Trial to begin in economic espionage case involving China

Case one of few to be prosecuted under rarely used provision of Economic Espionage Act

A jury trial is set to begin in a somewhat rare trade-secret theft case in which federal prosecutors are trying to prove that two engineers misappropriated trade secrets from a U.S. technology company to benefit China's government.

The case is being prosecuted under a rarely used provision of the Economic Espionage Act (EEA) of 1996, which deals with the theft of trade secrets for the benefit of a foreign nation.

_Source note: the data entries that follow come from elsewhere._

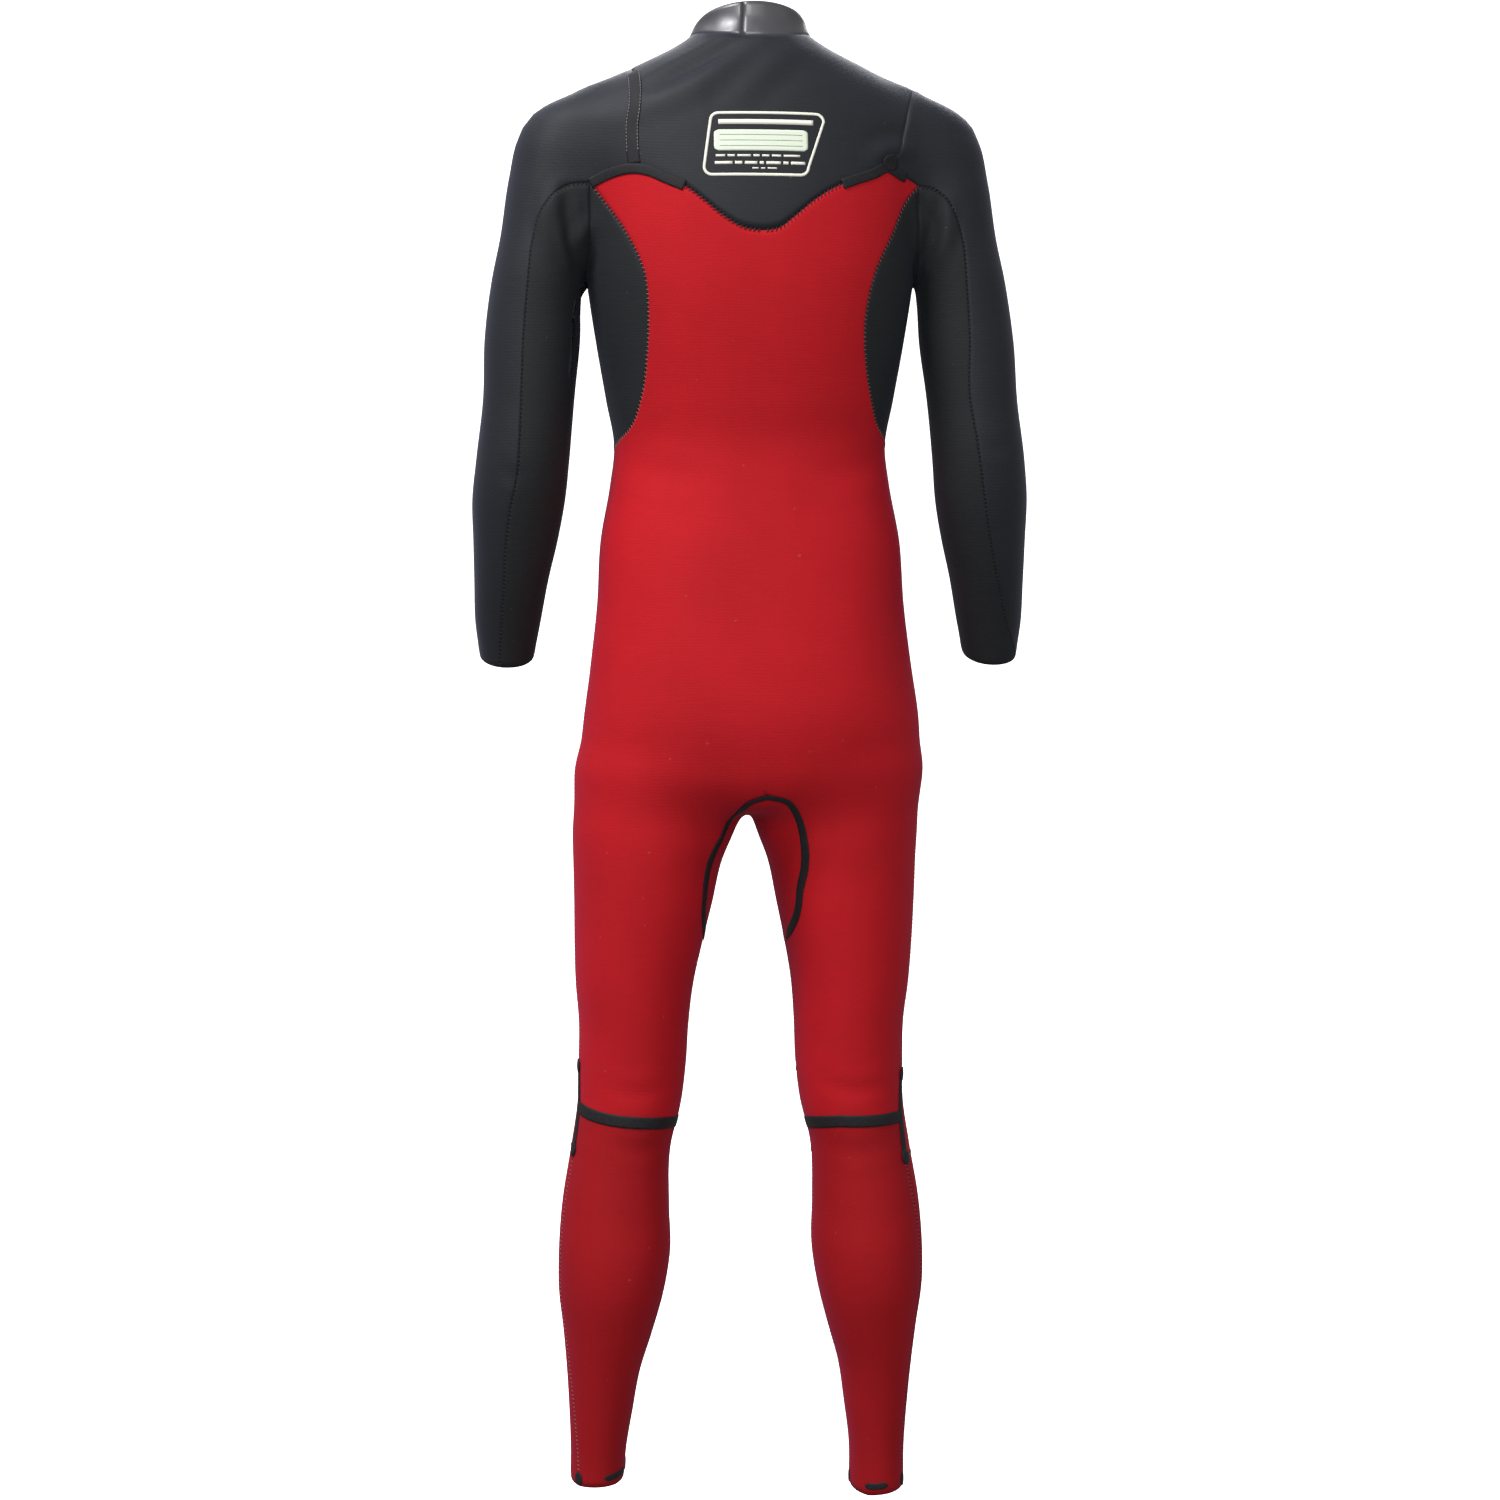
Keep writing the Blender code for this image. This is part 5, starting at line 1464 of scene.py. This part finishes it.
class WETSUIT_OT_tapes(bpy.types.Operator):
    """Lays the seam tapes and the patches at their ends"""

    bl_idname = "wetsuit.tapes"
    bl_label = "Tapes and patches"

    def execute(self, context):
        sizes, suit = context.scene.wetsuit_sizes, the_suit()
        for name, side in SIDES.items():
            self.upper(suit, name, side, sizes)
            self.knee(suit, name, side, sizes)
            self.ankle(suit, name, side, sizes)
        seams = suit.upper[LEFT, BACK]
        line = stretch_of(seams["shoulder"], SHOULDER_TAPE_START, 0.97)
        add_tape("tape_shoulder_left", line, SHOULDER_TAPE, sizes)
        centre = suit.upper[RIGHT, BACK]["shoulder"][-1] + np.array([2, 0, 4.5])
        add_patch("patch_shoulder_right", on_skin(centre), SHOULDER_PATCH, sizes)
        crotch = joined(suit.gusset[LEFT, BACK][::-1], suit.gusset[RIGHT, BACK])
        line = stretch_of(crotch, 0.04, 0.96)
        share = np.linspace(-1, 1, len(line))
        # It is narrowest where the legs meet, and tapers again at its ends.
        width = CROTCH_TAPE.half_width * (0.55 + 0.45 * np.clip(2.4 * np.abs(share), 0, 1))
        width *= np.clip(8 * (1 - np.abs(share)) + 0.3, 0, 1)
        add_tape("tape_crotch", line, CROTCH_TAPE, sizes, half_width=width)
        return {"FINISHED"}

    def upper(self, suit, name, side, sizes):
        seams = suit.upper[side, BACK]
        line = joined(seams["arch"], seams["yoke"][: 3 * FINE + 1])
        line = stretch_of(line, ARCH_TAPE_START[side], 1)
        add_tape("tape_arch_" + name, line, ARCH_TAPE, sizes)

    def knee(self, suit, name, side, sizes):
        outer, _, lines = suit.legs[side]
        add_tape("tape_knee_" + name, stretch_of(lines["knee"], 0.0, 1.0), KNEE_TAPE, sizes)
        down = joined(outer["pad_top"], outer["pad_end"])
        add_tape("tape_knee_side_" + name, stretch_of(down, 0, 1), KNEE_SIDE_TAPE, sizes)
        add_patch("patch_knee_top_" + name, down[0], KNEE_TOP_PATCH, sizes)
        add_patch("patch_knee_end_" + name, down[-1], KNEE_END_PATCH, sizes)

    def ankle(self, suit, name, side, sizes):
        outer, inner, _ = suit.legs[side]
        for place, line in (("outer", outer["calf"]), ("inner", inner["calf"])):
            size = ANKLE_PATCHES[place]
            share = 1 - (size.half_high + 0.4) / length_of(line)
            centre = stretch_of(line, share, 1.0)[0]
            add_patch(f"patch_ankle_{place}_{name}", centre, size, sizes)
        calf = suit.panels["calf_" + name]
        grid = calf.points[calf.grids[0]]
        line = stretch_of((grid[-2] + grid[-3]) / 2, *ANKLE_DASH[side])
        share = np.linspace(-1, 1, len(line))
        width = ANKLE_TAPE.half_width * np.sqrt(np.clip(1 - share**8, 0.05, 1))
        add_tape("tape_ankle_" + name, line, ANKLE_TAPE, sizes, half_width=width)


# --- Sewing -----------------------------------------------------------------------------

# Stitches across a seam: half as long, how thick against the usual thread, and their slant.
Sewing = namedtuple("Sewing", "half_length thick slant")
YOKE_SEWING = Sewing(2, 1.4, 0.5)
SIDE_SEWING, SEAM_SEWING = Sewing(1.4, 1, 0.3), Sewing(1.5, 1, 0.3)
# Stitches along an edge: their pitch, how long they are against half of it, and the thread.
TAPE_EDGE_SEWING, ZIP_SEWING = (3.4, 0.62, 0.45), (3.2, 0.6, 0.4)

class WETSUIT_OT_stitches(bpy.types.Operator):
    """Sews the seams, and the edges of the shoulder tape"""

    bl_idname = "wetsuit.stitches"
    bl_label = "Stitches"

    def execute(self, context):
        sizes, suit, finish = context.scene.wetsuit_sizes, the_suit(), finishes()
        pitch, radius = sizes.stitch_pitch * METRE, sizes.thread_radius * METRE
        dark, red = finish["dark_thread"], finish["red_thread"]
        yoke = [suit.upper[side, face]["yoke"] for side in (LEFT, RIGHT) for face in (BACK, FRONT)]
        pieces = [seam_stitches("yoke_stitches", yoke, pitch, radius, YOKE_SEWING, dark)]
        side = list(suit.side.values())
        pieces.append(seam_stitches("side_stitches", side, pitch, radius, SIDE_SEWING, red))
        sleeves = [
            *suit.sleeve.values(),
            *(suit.upper[side, FRONT]["arch"] for side in (LEFT, RIGHT)),
        ]
        pieces.append(seam_stitches("sleeve_stitches", sleeves, pitch, radius, SEAM_SEWING, dark))
        legs = []
        for outer, inner, lines in suit.legs.values():
            legs += [outer["thigh"], outer["calf"], *inner.values()]
            legs += [lines["pad_top"], lines["pad_end"]]
        legs += [suit.gusset[side, FRONT] for side in (LEFT, RIGHT)]
        pieces.append(seam_stitches("leg_stitches", legs, pitch, radius, SEAM_SEWING, red))
        line = stretch_of(suit.upper[LEFT, BACK]["shoulder"], SHOULDER_TAPE_START, 0.9)
        grid = band(line, SHOULDER_TAPE.half_width * 0.86, columns=3)
        edges, grey = [grid[:, 0], grid[:, 2]], finish["grey_thread"]
        piece = running_stitches("tape_edge_stitches", edges, *TAPE_EDGE_SEWING, grey)
        places = np.array([vertex.co for vertex in piece.data.vertices]) * METRE
        for vertex, normal in zip(piece.data.vertices, normals_at(places)):
            vertex.co += Vector(normal) * (0.75 * sizes.tape_thickness)
        pieces.append(piece)
        for piece in pieces:
            dressed(piece, "tape")
        return {"FINISHED"}


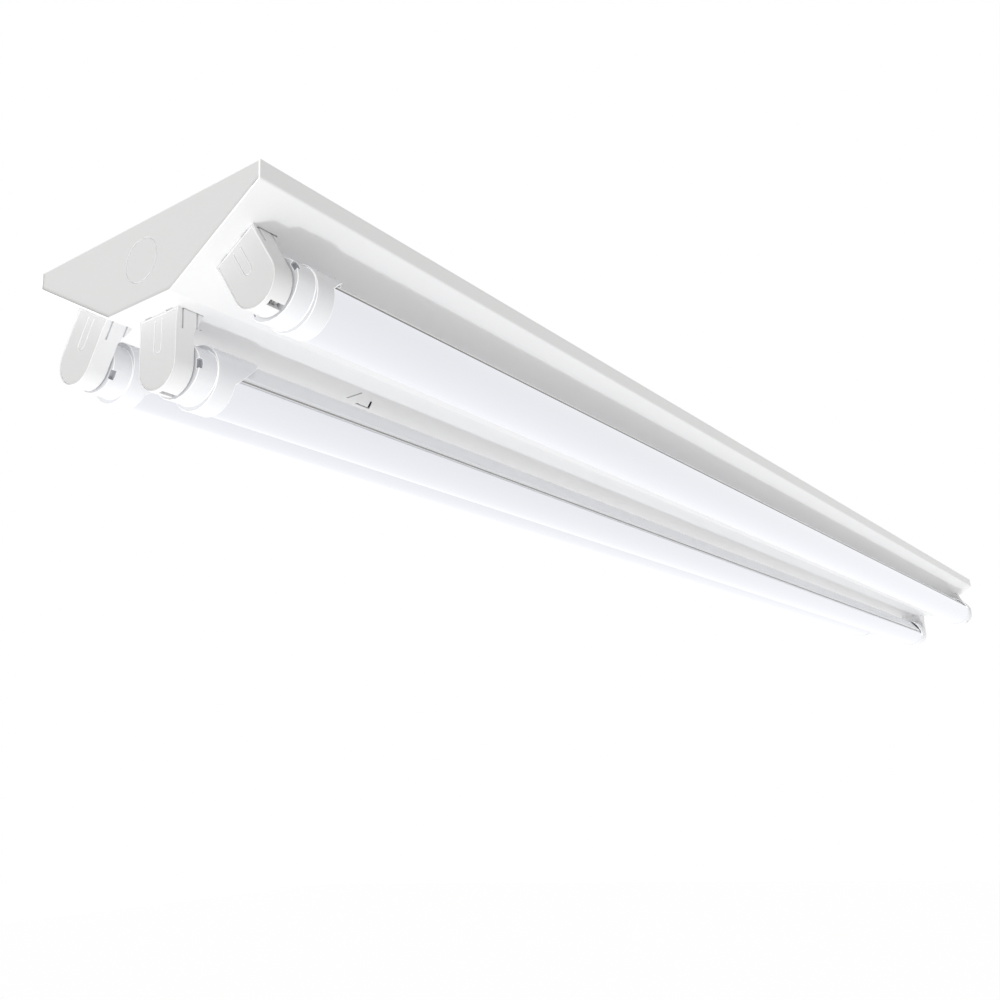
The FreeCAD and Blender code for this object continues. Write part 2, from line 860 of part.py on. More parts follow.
def oval(inset, x0, x1):
    """The oval of the cap's neck as a prism: four arcs that run into each other, drawn with many sides."""
    across, high = neck_half_width - inset, neck_half_height - inset
    small = neck_end_radius - inset
    offset = across - small
    slack = high - small
    rise = (offset ** 2 - slack ** 2) / (2 * slack)
    lean = math.atan2(offset, rise)
    joint_y, joint_z = offset + small * math.sin(lean), small * math.cos(lean)
    corners = []
    for y, z in ((1, 1), (-1, 1), (-1, -1), (1, -1)):
        start = point(y * joint_y, z * joint_z)
        if y == z:
            stop = point(-y * joint_y, z * joint_z)
            middle = point(0, z * high)
        else:
            stop = point(y * joint_y, -z * joint_z)
            middle = point(y * across, 0)
        arc = Part.Arc(start, middle, stop).toShape()
        corners += arc.discretize(Number=oval_steps + 1)[:-1]
    return extrude(polygon(corners), x0, x1)


def tube_cap():
    """A lamp cap: a round sleeve, longer over the spine, and an oval neck that carries the pins."""
    x_axis = Vector(1, 0, 0)
    start = cap_face - cap_long_side
    sleeve = many_sided(ring_sides, cap_radius, cap_step - start, Vector(start, 0, 0), x_axis)
    low = -cap_radius - over
    rise = (cap_end - start + over) / cap_slope
    sleeve = sleeve.cut(y_prism([(start - over, low), (cap_end, low), (cap_end, cap_slope_start),
                                 (start - over, cap_slope_start + rise)], cap_radius + over))
    neck = oval(0, cap_step - cap_wall, cap_face)
    cap = fused([sleeve, neck])
    bore = (tube_radius + cap_bore_gap) / math.cos(math.pi / ring_sides)
    floor = cap_end + cap_overlap + cap_bore_gap
    cap = cap.cut(many_sided(ring_sides, bore, floor - start + over, Vector(start - over, 0, 0), x_axis))
    for side in (-1, 1):
        half = pin_root_side / 2 + pin_hole_gap
        middle = side * pin_pitch / 2
        cap = cap.cut(block(cap_face - cap_wall - pin_root, cap_face + over,
                            middle - half, middle + half, -half, half))
        y0, y1 = sorted((side * (neck_half_width - cap_window_depth), side * (neck_half_width + over)))
        cap = cap.cut(block(cap_face - cap_window_length, cap_face + over, y0, y1,
                            -cap_window_height / 2, cap_window_height / 2))
    return cap


def tube_caps():
    """Both caps of one lamp."""
    cap = tube_cap()
    return Part.makeCompound([end_pair(cap, end) for end in ENDS])


def tube_pins():
    """The four contact pins of one lamp, two at each end, each on a square root."""
    group = []
    half = pin_root_side / 2
    for end in ENDS:
        for side in (-1, 1):
            pin = many_sided(small_sides, pin_radius, pin_length, Vector(cap_face, 0, 0), Vector(1, 0, 0))
            root = block(cap_face - cap_wall - pin_root, cap_face, -half, half, -half, half)
            pin = fused([pin, root])
            pin.translate(Vector(0, side * pin_pitch / 2, 0))
            group.append(end_pair(pin, end))
    return Part.makeCompound(group)


def tube_diffuser():
    """The opal cover of a lamp: an arc with a hook turned in along each edge."""
    x_axis = Vector(1, 0, 0)
    length = 2 * tube_end
    start = Vector(-tube_end, 0, 0)
    ring = disc(tube_radius, length, start, x_axis)
    ring = ring.cut(disc(tube_radius - diffuser_wall, length + 2 * over, start - Vector(over, 0, 0), x_axis))
    top = shelf_bottom - groove_gap
    ring = ring.cut(block(-tube_end - over, tube_end + over, -2 * tube_radius, 2 * tube_radius,
                          top, 2 * tube_radius))
    bottom = top - hook_thickness
    wall_start = math.sqrt((tube_radius - diffuser_wall) ** 2 - bottom ** 2)
    hooks = []
    for side in (-1, 1):
        y0, y1 = sorted((side * (wall_start - hook_length), side * (wall_start + diffuser_wall / 2)))
        hooks.append(block(-tube_end, tube_end, y0, y1, bottom, top))
    return fused([ring] + hooks)


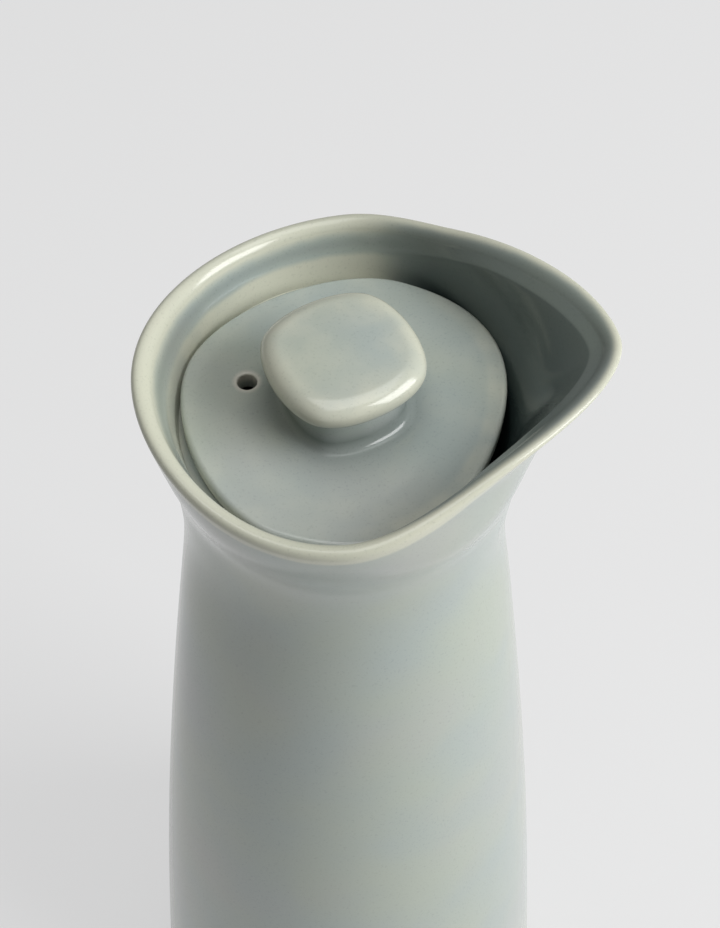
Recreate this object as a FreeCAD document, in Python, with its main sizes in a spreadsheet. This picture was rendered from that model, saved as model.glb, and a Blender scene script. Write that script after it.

The law was passed in response to a perceived need to protect U.S. trade secrets and intellectual property from foreign government-sponsored theft.

There have been only five cases so far in which individuals have been indicted under this provision in the EEA. Last June, Xiaodong Meng, 44, a software engineer born in China, became the first to be sentenced under the law.

Meng was sentenced to two years and ordered to pay a fine of $10,000 after he pleaded guilty to, among other things (PDF document), stealing at least six source-code products and more than 100 other software components from his employer, Quantum 3D Inc.

The current case is being heard in U.S. District Court for the Northern District of California and involves Lan Lee, a U.S. citizen and Yuefei Ge, a Chinese national. Both individuals were arrested in June 2006 for allegedly stealing trade secrets from their employer, NetLogic Microsystems (NLM), and another company, Taiwan Semiconductor Manufacturing Company (TSMC).

They are accused of then using the stolen information to establish a start-up and of having tried to get funding for it from a Chinese government initiative called the "863 program." Both men have pleaded not guilty to the charges against them. Jury selection in the case began today and the trial is set to begin on Wednesday.

The case is significant because to win, prosecutors will need to prove that the defendants knew their alleged theft would benefit the government of China, said Todd Sullivan, partner with Womble Carlyle Sandridge & Rice, PLLC. That is different from most trade-secret theft cases, which involve prosecution under a separate provision of the EEA that criminalizes domestic espionage, he said.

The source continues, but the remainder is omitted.